In dry weather, pulverized manure blew into the faces of downtown shoppers. The constant drumming sound of iron-shod hooves on the city's streets was deafening. And as many as 10,000 dead horses a year had to be removed from the streets, where they'd been left to swell and rot in the gutters.

[picture of a cable car]

In 1880, the cable car, a San Francisco invention, began to replace the horse as a passenger conveyance in Chicago. It was twice as fast as a horse, and was clean and relatively quiet. But just as cable cars were being extended, the electric trolley came along. It was faster, quieter, and less expensive to install than a steam-driven cable system.

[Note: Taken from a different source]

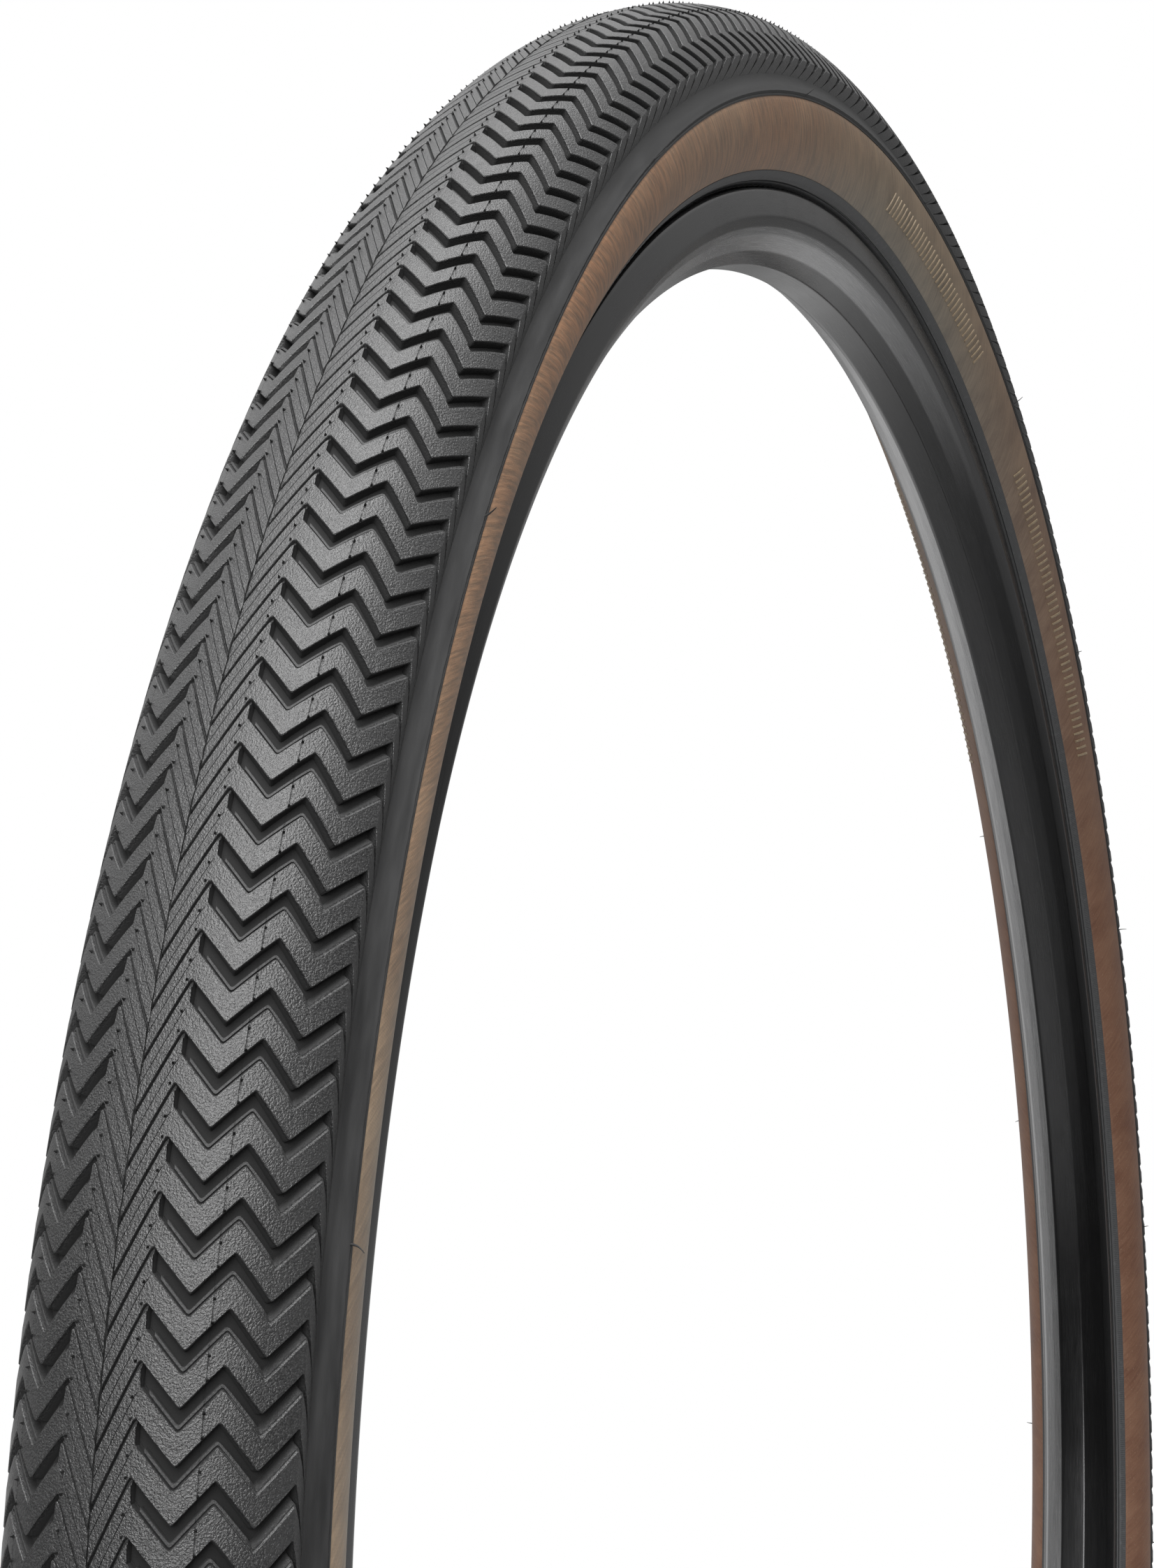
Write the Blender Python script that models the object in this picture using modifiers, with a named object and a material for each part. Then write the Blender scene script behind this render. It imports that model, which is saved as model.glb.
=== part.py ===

By 1900, almost every American city had adopted the trolley. In the Gilded Age, urban transit was owned and operated not, as today, by municipalities, but by powerful, and power-hungry, capitalists. The transit czar of Chicago was an ex-convict named Charles Yerkes, who Dreiser made into the central character of his novel, The Titan. Yerkes had served jail time in Philadelphia for stock fraud, and he led a scandalous lifestyle with half-a-dozen mistresses.

He'd come to Chicago, he brazenly announced, for one reason only: to make a fortune. Employing corruption and fraud on a colossal scale, they called him the Goliath of Graft. Yerkes built a far-flung transit system. In the process, he made a million in land speculation.

Yerkes built tracks out to empty land on the edge of the city, land he'd secretly bought, in advance, for a song. Then, when his transit lines were in place, he made a killing selling it to housing contractors. But Yerkes couldn't get along without a little help from his friends. He needed franchises from the city to operate his transit lines on public streets, and to get them he bribed almost the entire city council.

He was finally driven out of Chicago after he tried to muscle through legislation that would have given him a long-term monopoly of Chicago's transit system. Yerkes returned to New York and then went abroad to build the London Underground. Chicago was glad to get rid of him, but he left behind one of the finest urban transportation systems in the world.